Voice and video synthesis. Text is the cheap and abundant input, but the same harvest-and-model approach applies to recordings of a voice or face. A few minutes of clean audio already supports usable voice cloning, and the data requirements are falling, not rising.
Clones built without consent. Models assembled from a person's data without their knowledge, or after their death, and presented as though the person is still speaking. The material needed to build them is being archived continuously, by all of us, at no cost to anyone.

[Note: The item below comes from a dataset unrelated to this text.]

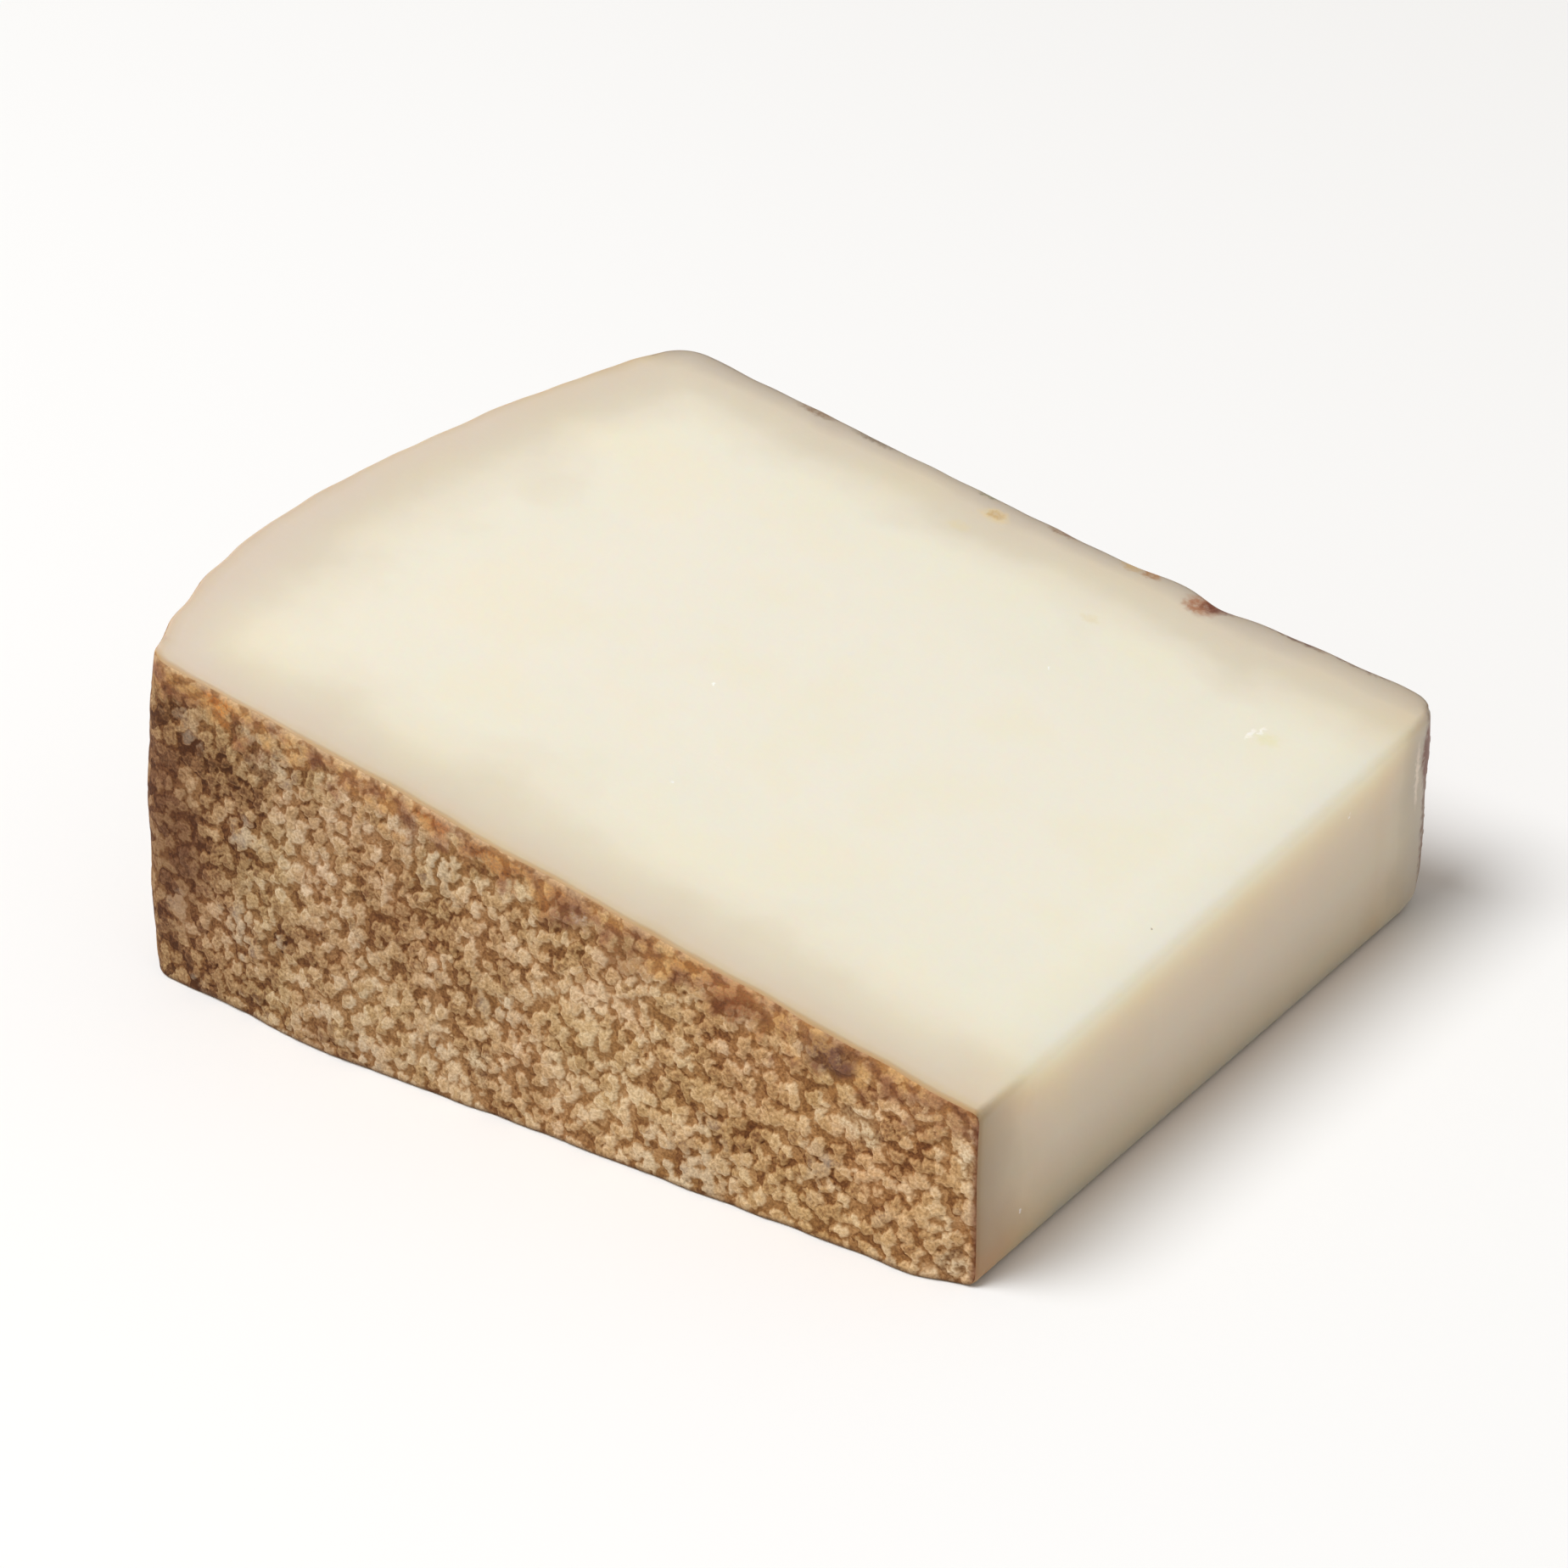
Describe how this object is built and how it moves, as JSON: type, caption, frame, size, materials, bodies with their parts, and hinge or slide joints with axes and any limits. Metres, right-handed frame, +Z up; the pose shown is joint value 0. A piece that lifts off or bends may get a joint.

The point worth landing is that none of this requires a breakthrough. The Markov bot demonstrates the full pipeline, end to end, using libraries a hobbyist can install in an afternoon. Harvesting is trivial. Modeling is a solved problem at every quality tier. The only remaining variable is how capable the engine becomes, and that is the one variable moving steadily in a single direction.

What to do about it

There is not much that is reassuring to say. You cannot retract what is already archived, and going silent is not realistic for most people. The practical conclusions are modest. Assume that anything you post publicly is permanent and attributable. Treat "public" as a synonym for "in someone's training set." Be skeptical of text or audio that sounds like someone you know but arrives through an unverified channel. And, because the individual level offers little leverage here, support consent and provenance standards around using a person's data to model them. The technology is neutral. A bot that teases a friend and a tool that impersonates them to empty their bank account are the same code with a different engine and a different intent. We built the harmless version. The harmful version is the same afternoon's work for anyone who means it.

takeaway

The bot is a joke, and a good one. But it also demonstrates how little stands between a pile of someone's old messages and a working imitation of how they talk — and that gap is only going to narrow. The same instinct that makes a security engineer minimize attack surface applies to your own writing: every public utterance is surface.